[Modeling code records]
★ ★ ★ ★ ★

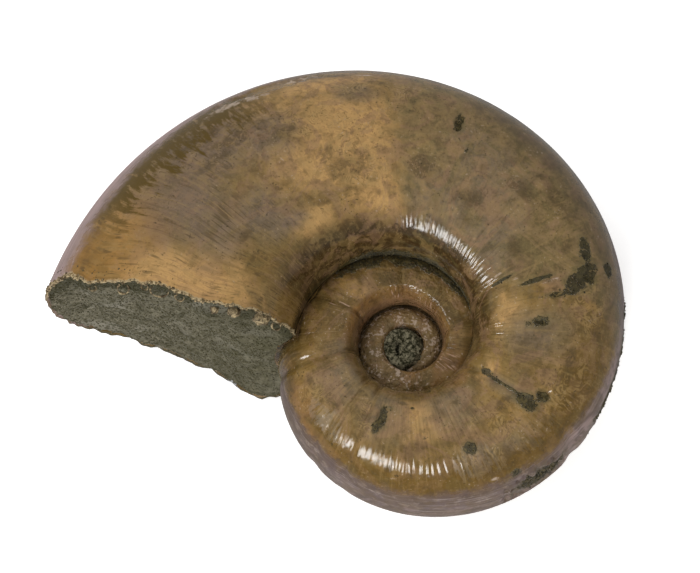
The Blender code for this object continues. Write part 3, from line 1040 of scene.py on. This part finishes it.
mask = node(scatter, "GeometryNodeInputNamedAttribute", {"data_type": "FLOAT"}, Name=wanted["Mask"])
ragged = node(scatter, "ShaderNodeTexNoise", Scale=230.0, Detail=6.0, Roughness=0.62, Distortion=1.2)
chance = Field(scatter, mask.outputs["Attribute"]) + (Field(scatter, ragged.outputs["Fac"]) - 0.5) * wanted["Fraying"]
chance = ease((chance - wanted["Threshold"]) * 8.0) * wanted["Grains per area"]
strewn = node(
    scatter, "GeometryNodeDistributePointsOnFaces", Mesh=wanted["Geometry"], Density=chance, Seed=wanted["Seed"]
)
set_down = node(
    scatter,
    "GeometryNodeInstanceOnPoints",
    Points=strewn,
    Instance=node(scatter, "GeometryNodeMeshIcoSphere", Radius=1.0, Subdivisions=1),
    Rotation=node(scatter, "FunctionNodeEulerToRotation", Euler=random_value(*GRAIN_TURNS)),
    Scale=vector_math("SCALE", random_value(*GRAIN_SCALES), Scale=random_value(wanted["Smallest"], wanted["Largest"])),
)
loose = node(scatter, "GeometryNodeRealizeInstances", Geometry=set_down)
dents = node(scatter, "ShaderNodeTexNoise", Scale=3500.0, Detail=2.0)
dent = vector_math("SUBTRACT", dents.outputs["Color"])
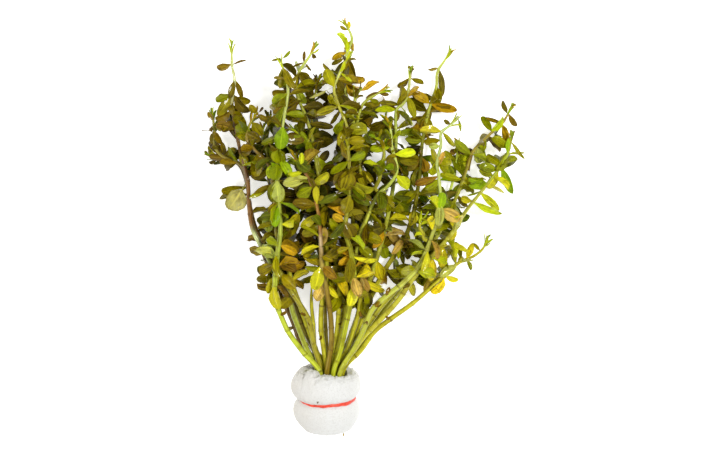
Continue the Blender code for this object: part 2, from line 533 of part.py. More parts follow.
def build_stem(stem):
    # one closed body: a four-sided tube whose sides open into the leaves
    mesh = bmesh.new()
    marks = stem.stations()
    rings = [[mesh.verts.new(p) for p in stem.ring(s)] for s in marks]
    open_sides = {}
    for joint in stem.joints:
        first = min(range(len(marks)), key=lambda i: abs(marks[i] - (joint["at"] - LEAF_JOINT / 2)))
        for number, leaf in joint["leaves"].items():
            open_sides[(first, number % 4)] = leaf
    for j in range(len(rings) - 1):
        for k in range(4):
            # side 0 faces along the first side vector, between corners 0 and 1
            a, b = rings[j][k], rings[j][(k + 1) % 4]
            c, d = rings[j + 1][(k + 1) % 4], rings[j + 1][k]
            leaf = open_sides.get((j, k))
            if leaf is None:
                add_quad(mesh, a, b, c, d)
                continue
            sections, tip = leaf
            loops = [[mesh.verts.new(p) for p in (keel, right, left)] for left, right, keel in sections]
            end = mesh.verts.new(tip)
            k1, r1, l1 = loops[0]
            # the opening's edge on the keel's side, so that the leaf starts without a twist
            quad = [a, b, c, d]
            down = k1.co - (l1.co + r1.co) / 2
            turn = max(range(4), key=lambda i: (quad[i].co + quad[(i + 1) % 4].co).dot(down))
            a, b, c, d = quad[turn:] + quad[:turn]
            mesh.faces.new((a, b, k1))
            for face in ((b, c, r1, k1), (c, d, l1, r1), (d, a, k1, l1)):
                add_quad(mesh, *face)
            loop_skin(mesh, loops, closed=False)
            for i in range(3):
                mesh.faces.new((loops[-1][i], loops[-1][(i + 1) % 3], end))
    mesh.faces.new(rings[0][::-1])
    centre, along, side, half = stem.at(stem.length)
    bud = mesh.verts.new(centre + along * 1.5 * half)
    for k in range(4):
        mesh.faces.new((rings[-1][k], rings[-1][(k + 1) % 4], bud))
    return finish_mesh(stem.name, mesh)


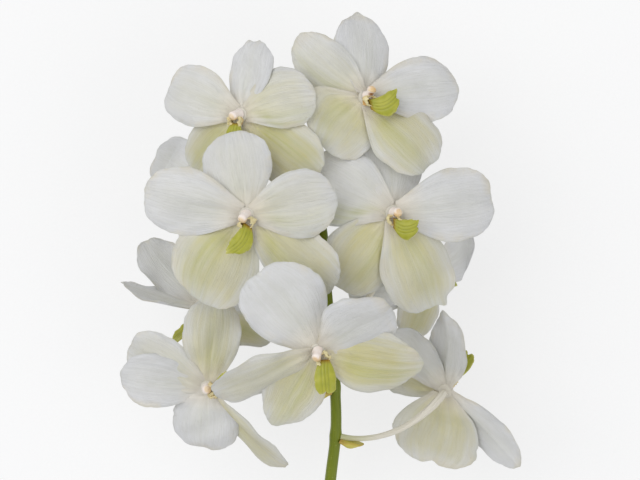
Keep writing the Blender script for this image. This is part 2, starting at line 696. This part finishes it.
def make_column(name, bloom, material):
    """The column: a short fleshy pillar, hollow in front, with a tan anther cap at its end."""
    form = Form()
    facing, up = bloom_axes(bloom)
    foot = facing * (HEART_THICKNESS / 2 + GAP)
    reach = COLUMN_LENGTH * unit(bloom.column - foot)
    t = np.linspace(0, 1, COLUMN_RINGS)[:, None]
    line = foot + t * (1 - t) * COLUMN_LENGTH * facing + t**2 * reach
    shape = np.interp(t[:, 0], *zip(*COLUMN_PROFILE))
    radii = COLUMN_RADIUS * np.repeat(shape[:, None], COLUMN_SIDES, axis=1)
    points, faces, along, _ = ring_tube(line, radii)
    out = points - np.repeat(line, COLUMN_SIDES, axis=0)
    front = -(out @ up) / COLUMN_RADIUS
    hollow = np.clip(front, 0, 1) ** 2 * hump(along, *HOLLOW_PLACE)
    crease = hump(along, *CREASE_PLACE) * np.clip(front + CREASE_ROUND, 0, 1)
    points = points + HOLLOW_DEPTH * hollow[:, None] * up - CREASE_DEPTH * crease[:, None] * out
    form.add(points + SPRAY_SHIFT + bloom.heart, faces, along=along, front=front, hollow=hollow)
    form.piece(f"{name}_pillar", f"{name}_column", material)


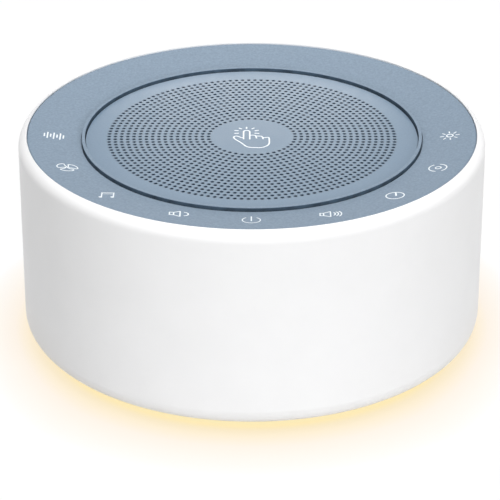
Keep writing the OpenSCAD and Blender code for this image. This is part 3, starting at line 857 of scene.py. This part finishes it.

★ ★ ★ ★ ★

--- Task requirements ---
Extract each record, keeping it identical to the original.

--- Answer to this exercise ---
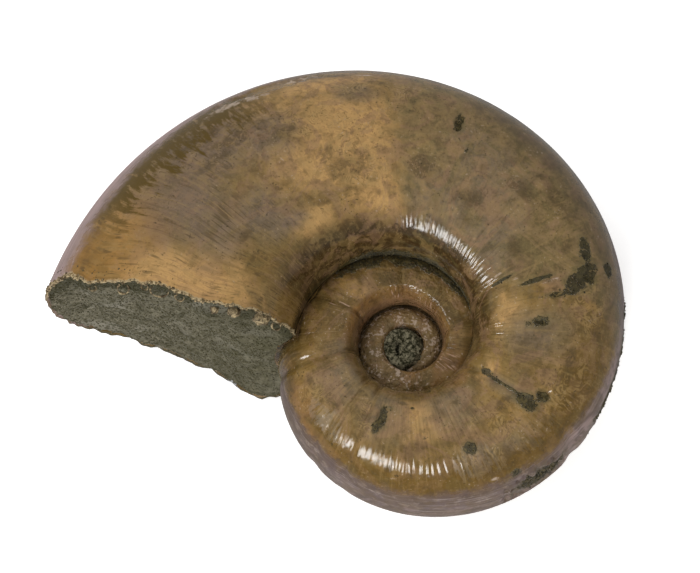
The Blender code for this object continues. Write part 3, from line 1040 of scene.py on. This part finishes it.
mask = node(scatter, "GeometryNodeInputNamedAttribute", {"data_type": "FLOAT"}, Name=wanted["Mask"])
ragged = node(scatter, "ShaderNodeTexNoise", Scale=230.0, Detail=6.0, Roughness=0.62, Distortion=1.2)
chance = Field(scatter, mask.outputs["Attribute"]) + (Field(scatter, ragged.outputs["Fac"]) - 0.5) * wanted["Fraying"]
chance = ease((chance - wanted["Threshold"]) * 8.0) * wanted["Grains per area"]
strewn = node(
    scatter, "GeometryNodeDistributePointsOnFaces", Mesh=wanted["Geometry"], Density=chance, Seed=wanted["Seed"]
)
set_down = node(
    scatter,
    "GeometryNodeInstanceOnPoints",
    Points=strewn,
    Instance=node(scatter, "GeometryNodeMeshIcoSphere", Radius=1.0, Subdivisions=1),
    Rotation=node(scatter, "FunctionNodeEulerToRotation", Euler=random_value(*GRAIN_TURNS)),
    Scale=vector_math("SCALE", random_value(*GRAIN_SCALES), Scale=random_value(wanted["Smallest"], wanted["Largest"])),
)
loose = node(scatter, "GeometryNodeRealizeInstances", Geometry=set_down)
dents = node(scatter, "ShaderNodeTexNoise", Scale=3500.0, Detail=2.0)
dent = vector_math("SUBTRACT", dents.outputs["Color"])
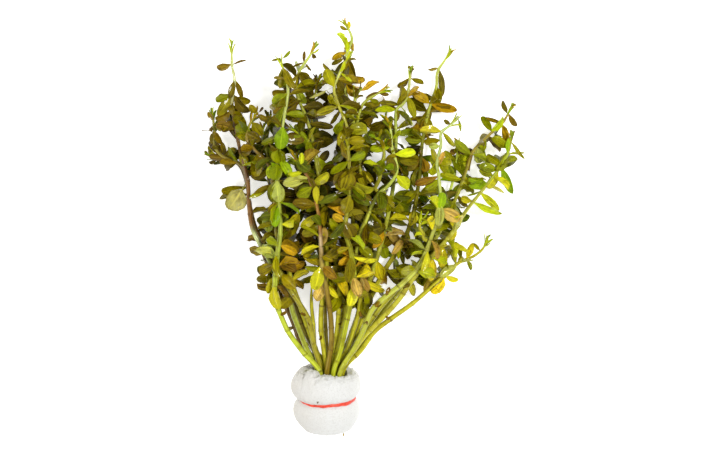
Continue the Blender code for this object: part 2, from line 533 of part.py. More parts follow.
def build_stem(stem):
    # one closed body: a four-sided tube whose sides open into the leaves
    mesh = bmesh.new()
    marks = stem.stations()
    rings = [[mesh.verts.new(p) for p in stem.ring(s)] for s in marks]
    open_sides = {}
    for joint in stem.joints:
        first = min(range(len(marks)), key=lambda i: abs(marks[i] - (joint["at"] - LEAF_JOINT / 2)))
        for number, leaf in joint["leaves"].items():
            open_sides[(first, number % 4)] = leaf
    for j in range(len(rings) - 1):
        for k in range(4):
            # side 0 faces along the first side vector, between corners 0 and 1
            a, b = rings[j][k], rings[j][(k + 1) % 4]
            c, d = rings[j + 1][(k + 1) % 4], rings[j + 1][k]
            leaf = open_sides.get((j, k))
            if leaf is None:
                add_quad(mesh, a, b, c, d)
                continue
            sections, tip = leaf
            loops = [[mesh.verts.new(p) for p in (keel, right, left)] for left, right, keel in sections]
            end = mesh.verts.new(tip)
            k1, r1, l1 = loops[0]
            # the opening's edge on the keel's side, so that the leaf starts without a twist
            quad = [a, b, c, d]
            down = k1.co - (l1.co + r1.co) / 2
            turn = max(range(4), key=lambda i: (quad[i].co + quad[(i + 1) % 4].co).dot(down))
            a, b, c, d = quad[turn:] + quad[:turn]
            mesh.faces.new((a, b, k1))
            for face in ((b, c, r1, k1), (c, d, l1, r1), (d, a, k1, l1)):
                add_quad(mesh, *face)
            loop_skin(mesh, loops, closed=False)
            for i in range(3):
                mesh.faces.new((loops[-1][i], loops[-1][(i + 1) % 3], end))
    mesh.faces.new(rings[0][::-1])
    centre, along, side, half = stem.at(stem.length)
    bud = mesh.verts.new(centre + along * 1.5 * half)
    for k in range(4):
        mesh.faces.new((rings[-1][k], rings[-1][(k + 1) % 4], bud))
    return finish_mesh(stem.name, mesh)


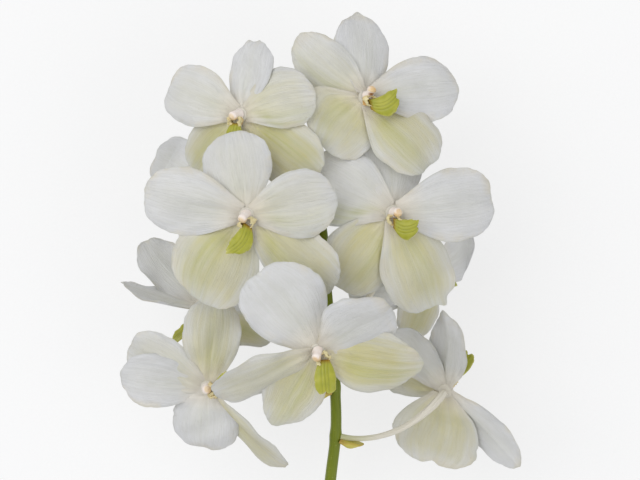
Keep writing the Blender script for this image. This is part 2, starting at line 696. This part finishes it.
def make_column(name, bloom, material):
    """The column: a short fleshy pillar, hollow in front, with a tan anther cap at its end."""
    form = Form()
    facing, up = bloom_axes(bloom)
    foot = facing * (HEART_THICKNESS / 2 + GAP)
    reach = COLUMN_LENGTH * unit(bloom.column - foot)
    t = np.linspace(0, 1, COLUMN_RINGS)[:, None]
    line = foot + t * (1 - t) * COLUMN_LENGTH * facing + t**2 * reach
    shape = np.interp(t[:, 0], *zip(*COLUMN_PROFILE))
    radii = COLUMN_RADIUS * np.repeat(shape[:, None], COLUMN_SIDES, axis=1)
    points, faces, along, _ = ring_tube(line, radii)
    out = points - np.repeat(line, COLUMN_SIDES, axis=0)
    front = -(out @ up) / COLUMN_RADIUS
    hollow = np.clip(front, 0, 1) ** 2 * hump(along, *HOLLOW_PLACE)
    crease = hump(along, *CREASE_PLACE) * np.clip(front + CREASE_ROUND, 0, 1)
    points = points + HOLLOW_DEPTH * hollow[:, None] * up - CREASE_DEPTH * crease[:, None] * out
    form.add(points + SPRAY_SHIFT + bloom.heart, faces, along=along, front=front, hollow=hollow)
    form.piece(f"{name}_pillar", f"{name}_column", material)


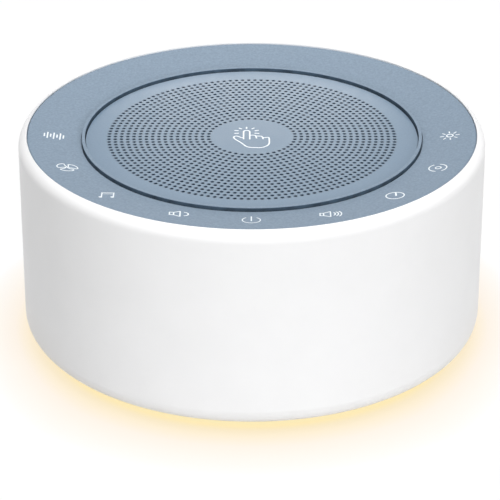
Keep writing the OpenSCAD and Blender code for this image. This is part 3, starting at line 857 of scene.py. This part finishes it.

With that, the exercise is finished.